Escherichia coli (bacteria)
Ribonucleotide reductases (RNR, also known as Ribonucleoside diphosphate reductase) catalyze the reduction of ribonucleotides to deoxyribonucleotides, the building blocks of DNA, regardless of the base type (A, T, G, C). The reduced groups are the 2' OH-groups of the ribose in the ribonucleotides. Many researchers are attracted to the study of these enzymes because they are essential for DNA synthesis, and because free radicals are involved in their catalytic reactions, making them interesting from a chemist's point of view. Class I RNR consists of two homodimeric proteins, R1 and R2. R1 contains the active site and the substrate-binding site for enzyme reaction, while R2 generates and stores the free radical, the tyrosyl radical Tyr122*, needed for ribonuclease reduction.

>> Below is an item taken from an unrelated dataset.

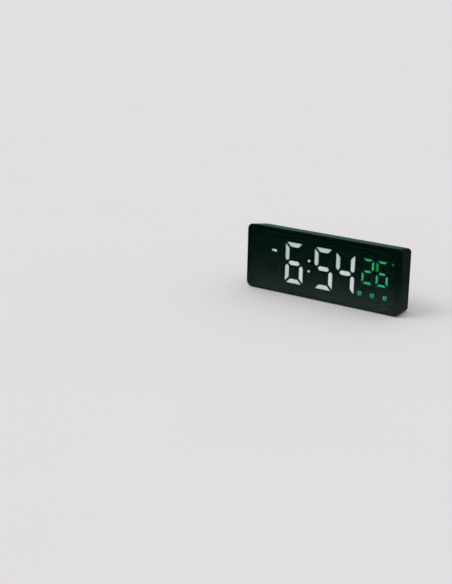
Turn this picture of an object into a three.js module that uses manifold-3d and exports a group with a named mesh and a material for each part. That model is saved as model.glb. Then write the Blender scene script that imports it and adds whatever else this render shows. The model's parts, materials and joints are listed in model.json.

The three-dimensional structure of R2 from Escherichia coli determined by X-ray crystallographic analysis and the tyrosyl radicals generated by two experimental methods proposed the mechanism of radical generation and radical transfer. The tyrosyl radical Tyr122* is generated by the cleavage of an oxygen molecule at the diiron center in the R2 protein, and migrates from Tyr122 in R2 to the active-site Cys in R1 in order to catalyze the reduction of ribonucleotides in the R1 protein. This radical transfer induces the catalytic reaction. While the mechanism of radical generation and migration had been revealed, the orientation of tyrosyl radical however was not yet clear, because the crystal structure of R2 containing a tyrosyl radical had not been determined. By using the method of high-field EPR, the structure containing a tyrosyl radical was analyzed. Comparison of the orientation of the radical Tyr122* obtained from high-field EPR with that of the tyrosine Tyr122-OH from crystal structure, reveals a significant conformational change, a rotation of the TYR side chain, away from the diiron center.